I take my sketchbook everywhere I go. Not because I’m waiting for inspiration to strike, but because I find inspiration in my every-day surroundings. I draw people waiting in line. I draw cars parked in the sun. I draw birds, puddles, children and cups. I draw anything that is in front of me any time I have a minute or two to draw it.

My sketchbook is my journal. My sketchbook is a visual record of where I go and what I see. My sketchbook is a more personal version of a daily photo album—and it’s super-fun to make.

My travel sketching set-up changes depending on my mood. Sometimes I choose dry media. Sometimes pens. Sometimes watercolor. Right now, I’m cold.

I like to beat the freeze by sketching people at my local coffee shop. It’s warm, it’s cozy, there’s music and the drinks are hot and delicious. The coffee shop setting also has a lot of people in constant motion. The scenery changes on a minute-by-minute basis.
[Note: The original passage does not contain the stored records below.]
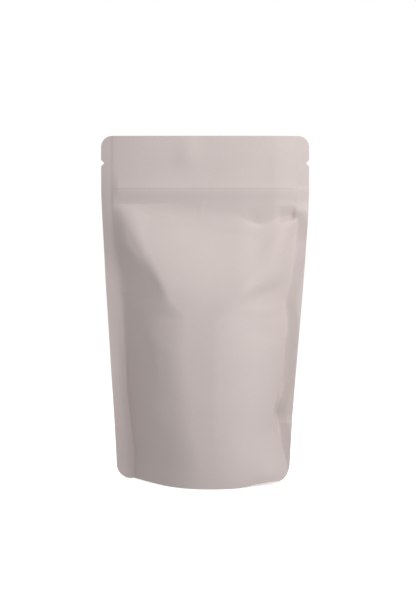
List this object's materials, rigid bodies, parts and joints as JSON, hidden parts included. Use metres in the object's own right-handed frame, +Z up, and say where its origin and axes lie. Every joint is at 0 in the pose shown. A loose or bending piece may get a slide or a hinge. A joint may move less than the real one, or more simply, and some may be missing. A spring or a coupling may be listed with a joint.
{
  "type": "stand-up pouch",
  "caption": "Shut stand-up pouch of matte coated kraft laminate, filled: flat zip header with tear notches, flat side seals, rounded belly and an opened bottom gusset it stands on.",
  "frame": {"origin": "on the surface it stands on, in the middle of the base", "axes": "+Z up, front panel facing -Y, side seals along X"},
  "size_m": [0.13, 0.0584, 0.216],
  "materials": {
    "coated_kraft": "matte"
  },
  "bodies": {
    "root": {"pouch": "coated_kraft"}
  },
  "joints": []
}
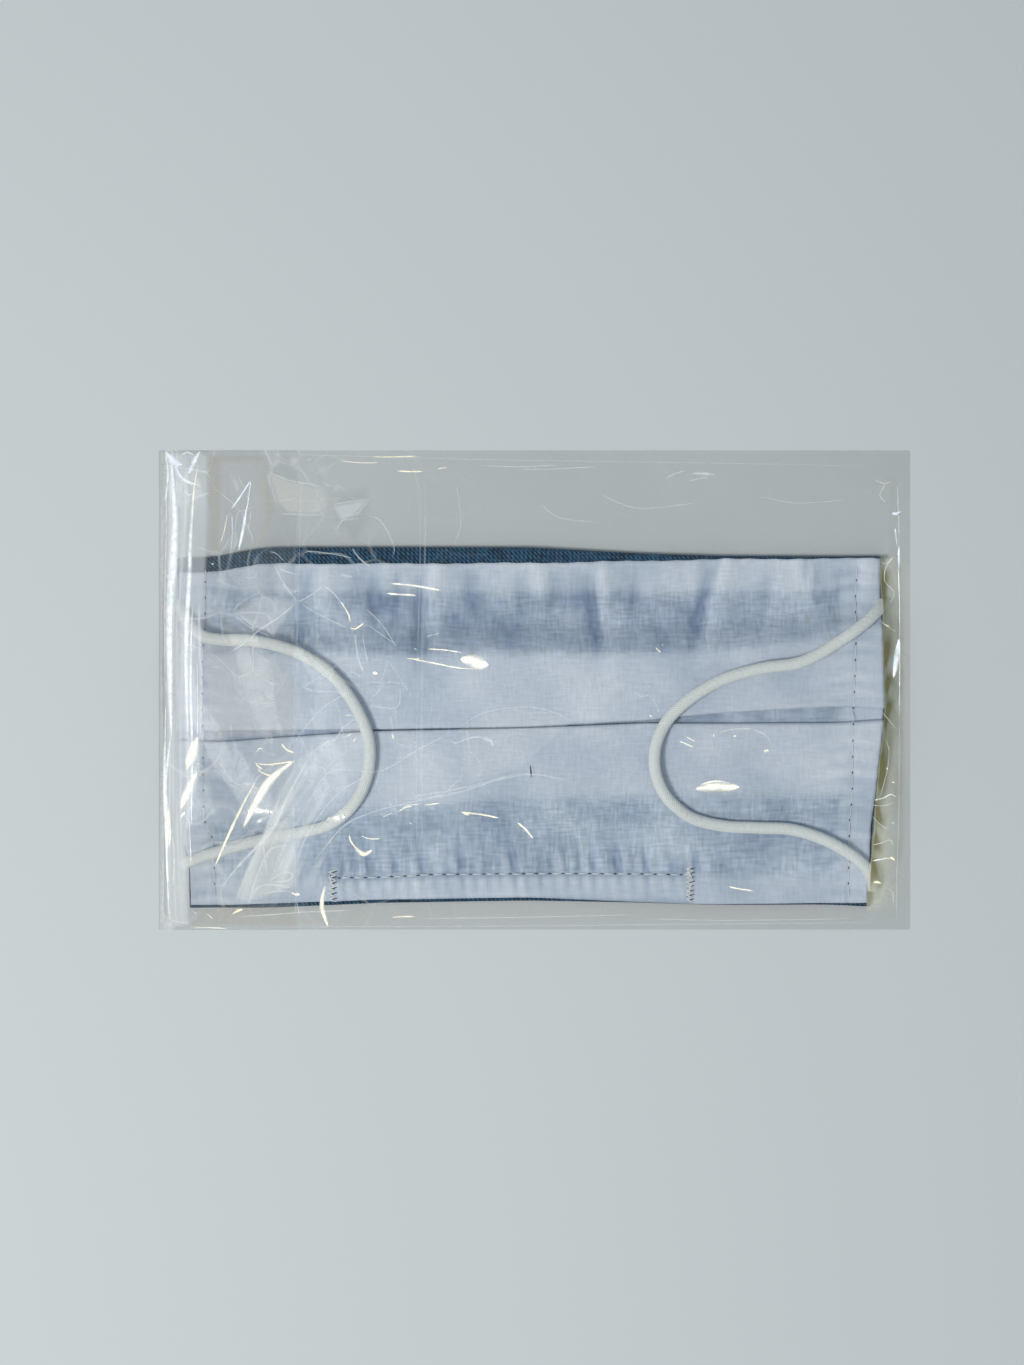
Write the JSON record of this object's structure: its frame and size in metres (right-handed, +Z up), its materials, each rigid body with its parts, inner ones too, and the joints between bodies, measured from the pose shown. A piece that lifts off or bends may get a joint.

The activity and bustle of a Coffee Shop forces me to draw quickly and to use tools that give me quick, responsive results.

These two women were sketched at different times—people tend to not hold still when they don’t know they’re posing for you. I quickly gestured the line work in about 15 seconds for each figure using a Faber Castell Pitt Superfine Dark Sepia pen. I like this pen as the ink is waterproof and will not run or bleed when I create a watercolor wash over it.

At this point, both women had moved on, so the color washes I added had to be from memory. I observed other people waiting in the same place to better inform my lighting decisions. Using various mixes of my three colors (DANIEL SMITH Garnet Gen., DANIEL SMITH Prussian Blue, and DANIEL SMITH Serpentine Gen.) with some WINSOR & NEWTON Permanent White Gouache, I mixed some muddy grays to give the sketch some quick washes of color.

The entire sketch, including time spent color-mixing and pondering, took no more than two minutes. Then, I was on to the next subject!